__Requirement__:
The data must be returned in full and exactly as given.

Data provided start

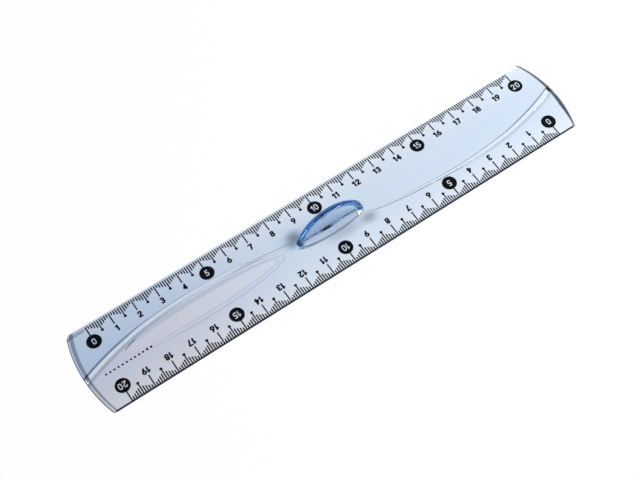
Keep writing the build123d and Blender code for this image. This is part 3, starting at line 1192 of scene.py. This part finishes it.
@dataclass
class Studio:
    """A white floor, soft light from above and the camera of the reference view."""

    floor_size: float = 6.0
    floor_drop: float = 0.02 * MM
    floor_colour: Tint = (0.86, 0.86, 0.87, 1.0)
    floor_glow_seen: float = 0.94
    floor_glow_bent: float = 0.15
    sky_colour: Tint = (0.97, 0.98, 1.0, 1.0)
    sky_level: float = 0.05
    key_place: tuple[float, float, float] = (0.55, -0.25, 0.68)
    key_size: float = 0.4
    key_power: float = 13.0
    camera_place: tuple[float, float, float] = (-0.12523, -0.21244, 0.43877)
    camera_look: tuple[float, float, float] = (0.23768, 0.41999, -0.87585)
    camera_roll: float = math.radians(-5.2)
    camera_lens: float = 72.3
    camera_sensor: float = 36.0
    camera_clip: Pair = (0.01, 20.0)

    def floor(self) -> None:
        """Lay the white floor, just under the blade."""
        deselect_all()
        bpy.ops.mesh.primitive_plane_add(size=self.floor_size, location=(0, 0, -self.floor_drop))
        floor = bpy.context.object
        floor.name = "floor"
        made = bpy.data.materials.new("white_floor")
        made.use_nodes = True
        paint = NodePainter(made.node_tree)
        ray = paint.add("ShaderNodeLightPath").outputs
        bent = paint.maths("MAXIMUM", ray["Is Glossy Ray"], ray["Is Transmission Ray"])
        seen = paint.both(ray["Is Camera Ray"], self.floor_glow_seen)
        glow_share = paint.maths("MAXIMUM", seen, paint.both(bent, self.floor_glow_bent))
        matt = paint.add("ShaderNodeBsdfDiffuse", Color=self.floor_colour)
        glow = paint.add("ShaderNodeEmission", Color=(1, 1, 1, 1), Strength=1.0)
        mixed = paint.add("ShaderNodeMixShader",
                          **{"0": glow_share, "1": matt.outputs[0], "2": glow.outputs[0]})
        paint.add("ShaderNodeOutputMaterial", Surface=mixed.outputs[0])
        floor.data.materials.append(made)

    def sky(self) -> None:
        """Set the dim soft light all round, which the camera sees as white."""
        world = bpy.data.worlds.new("studio")
        bpy.context.scene.world = world
        world.use_nodes = True
        paint = NodePainter(world.node_tree)
        ray = paint.add("ShaderNodeLightPath").outputs
        dim = paint.add("ShaderNodeBackground", Color=self.sky_colour, Strength=self.sky_level)
        white = paint.add("ShaderNodeBackground", Color=(1, 1, 1, 1), Strength=1.0)
        seen = paint.add("ShaderNodeMixShader",
                         **{"0": ray["Is Camera Ray"], "1": dim.outputs[0], "2": white.outputs[0]})
        paint.add("ShaderNodeOutputWorld", Surface=seen.outputs[0])

    def key_lamp(self) -> None:
        """Hang the soft key lamp up to the right, in front of the ruler."""
        lamp = bpy.data.lights.new("key", "AREA")
        lamp.shape = "SQUARE"
        lamp.size = self.key_size
        lamp.energy = self.key_power
        key = bpy.data.objects.new("key", lamp)
        key.location = self.key_place
        key.rotation_mode = "QUATERNION"
        key.rotation_quaternion = Vector(self.key_place).to_track_quat("Z", "Y")
        bpy.context.scene.collection.objects.link(key)

    def camera(self) -> None:
        """Place the camera of the reference view."""
        lens = bpy.data.cameras.new("camera")
        lens.lens = self.camera_lens
        lens.sensor_width = self.camera_sensor
        lens.clip_start, lens.clip_end = self.camera_clip
        camera = bpy.data.objects.new("camera", lens)
        look = Vector(self.camera_look)
        turn = look.to_track_quat("-Z", "Y").to_matrix() @ Matrix.Rotation(self.camera_roll, 3, "Z")
        place = Vector(self.camera_place)
        camera.matrix_world = Matrix.LocRotScale(place, turn.to_quaternion(), None)
        bpy.context.scene.collection.objects.link(camera)
        bpy.context.scene.camera = camera

    def build(self) -> None:
        """Set up the floor, the light and the camera."""
        self.floor()
        self.sky()
        self.key_lamp()
        self.camera()
        bpy.context.scene.view_settings.view_transform = "Standard"


def main() -> None:
    """Build the ruler's parts in order and report each piece."""
    logging.basicConfig(level=logging.INFO, format="%(name)s: %(message)s")
    groove_start = Blade.foot_length / 2 + Blade.groove_start_gap
    plastic = BladePlastic(
        groove=(*Blade.groove_path_shares[:-1], Blade.groove_exit),
        groove_run=(groove_start, HALF_LENGTH),
        groove_half_widths=tuple(width / 2 for width in Blade.groove_widths),
    )
    blade = Blade(plastic)
    grip = FingerGrip(GripPlastic(), blade)
    printing = Printing(ScreenInk())
    for part in (blade, grip, printing):
        for piece in part.build():
            LOG.info("%s: %d faces", piece.name, len(piece.data.polygons))
    Studio().build()


if __name__ == "__main__":
    main()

Data provided end

__Answer for the task__:
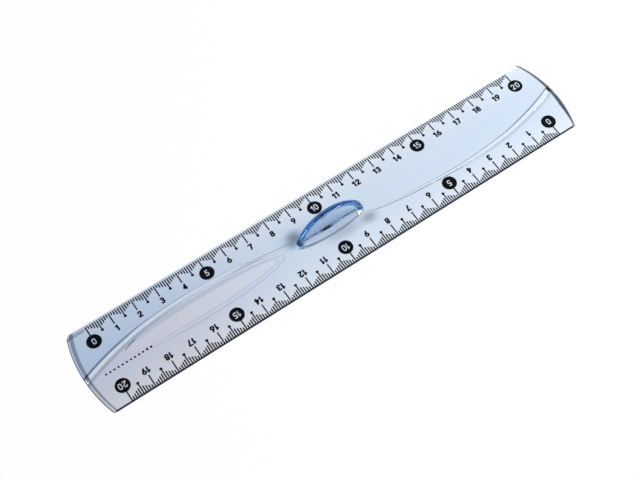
Keep writing the build123d and Blender code for this image. This is part 3, starting at line 1192 of scene.py. This part finishes it.
@dataclass
class Studio:
    """A white floor, soft light from above and the camera of the reference view."""

    floor_size: float = 6.0
    floor_drop: float = 0.02 * MM
    floor_colour: Tint = (0.86, 0.86, 0.87, 1.0)
    floor_glow_seen: float = 0.94
    floor_glow_bent: float = 0.15
    sky_colour: Tint = (0.97, 0.98, 1.0, 1.0)
    sky_level: float = 0.05
    key_place: tuple[float, float, float] = (0.55, -0.25, 0.68)
    key_size: float = 0.4
    key_power: float = 13.0
    camera_place: tuple[float, float, float] = (-0.12523, -0.21244, 0.43877)
    camera_look: tuple[float, float, float] = (0.23768, 0.41999, -0.87585)
    camera_roll: float = math.radians(-5.2)
    camera_lens: float = 72.3
    camera_sensor: float = 36.0
    camera_clip: Pair = (0.01, 20.0)

    def floor(self) -> None:
        """Lay the white floor, just under the blade."""
        deselect_all()
        bpy.ops.mesh.primitive_plane_add(size=self.floor_size, location=(0, 0, -self.floor_drop))
        floor = bpy.context.object
        floor.name = "floor"
        made = bpy.data.materials.new("white_floor")
        made.use_nodes = True
        paint = NodePainter(made.node_tree)
        ray = paint.add("ShaderNodeLightPath").outputs
        bent = paint.maths("MAXIMUM", ray["Is Glossy Ray"], ray["Is Transmission Ray"])
        seen = paint.both(ray["Is Camera Ray"], self.floor_glow_seen)
        glow_share = paint.maths("MAXIMUM", seen, paint.both(bent, self.floor_glow_bent))
        matt = paint.add("ShaderNodeBsdfDiffuse", Color=self.floor_colour)
        glow = paint.add("ShaderNodeEmission", Color=(1, 1, 1, 1), Strength=1.0)
        mixed = paint.add("ShaderNodeMixShader",
                          **{"0": glow_share, "1": matt.outputs[0], "2": glow.outputs[0]})
        paint.add("ShaderNodeOutputMaterial", Surface=mixed.outputs[0])
        floor.data.materials.append(made)

    def sky(self) -> None:
        """Set the dim soft light all round, which the camera sees as white."""
        world = bpy.data.worlds.new("studio")
        bpy.context.scene.world = world
        world.use_nodes = True
        paint = NodePainter(world.node_tree)
        ray = paint.add("ShaderNodeLightPath").outputs
        dim = paint.add("ShaderNodeBackground", Color=self.sky_colour, Strength=self.sky_level)
        white = paint.add("ShaderNodeBackground", Color=(1, 1, 1, 1), Strength=1.0)
        seen = paint.add("ShaderNodeMixShader",
                         **{"0": ray["Is Camera Ray"], "1": dim.outputs[0], "2": white.outputs[0]})
        paint.add("ShaderNodeOutputWorld", Surface=seen.outputs[0])

    def key_lamp(self) -> None:
        """Hang the soft key lamp up to the right, in front of the ruler."""
        lamp = bpy.data.lights.new("key", "AREA")
        lamp.shape = "SQUARE"
        lamp.size = self.key_size
        lamp.energy = self.key_power
        key = bpy.data.objects.new("key", lamp)
        key.location = self.key_place
        key.rotation_mode = "QUATERNION"
        key.rotation_quaternion = Vector(self.key_place).to_track_quat("Z", "Y")
        bpy.context.scene.collection.objects.link(key)

    def camera(self) -> None:
        """Place the camera of the reference view."""
        lens = bpy.data.cameras.new("camera")
        lens.lens = self.camera_lens
        lens.sensor_width = self.camera_sensor
        lens.clip_start, lens.clip_end = self.camera_clip
        camera = bpy.data.objects.new("camera", lens)
        look = Vector(self.camera_look)
        turn = look.to_track_quat("-Z", "Y").to_matrix() @ Matrix.Rotation(self.camera_roll, 3, "Z")
        place = Vector(self.camera_place)
        camera.matrix_world = Matrix.LocRotScale(place, turn.to_quaternion(), None)
        bpy.context.scene.collection.objects.link(camera)
        bpy.context.scene.camera = camera

    def build(self) -> None:
        """Set up the floor, the light and the camera."""
        self.floor()
        self.sky()
        self.key_lamp()
        self.camera()
        bpy.context.scene.view_settings.view_transform = "Standard"


def main() -> None:
    """Build the ruler's parts in order and report each piece."""
    logging.basicConfig(level=logging.INFO, format="%(name)s: %(message)s")
    groove_start = Blade.foot_length / 2 + Blade.groove_start_gap
    plastic = BladePlastic(
        groove=(*Blade.groove_path_shares[:-1], Blade.groove_exit),
        groove_run=(groove_start, HALF_LENGTH),
        groove_half_widths=tuple(width / 2 for width in Blade.groove_widths),
    )
    blade = Blade(plastic)
    grip = FingerGrip(GripPlastic(), blade)
    printing = Printing(ScreenInk())
    for part in (blade, grip, printing):
        for piece in part.build():
            LOG.info("%s: %d faces", piece.name, len(piece.data.polygons))
    Studio().build()


if __name__ == "__main__":
    main()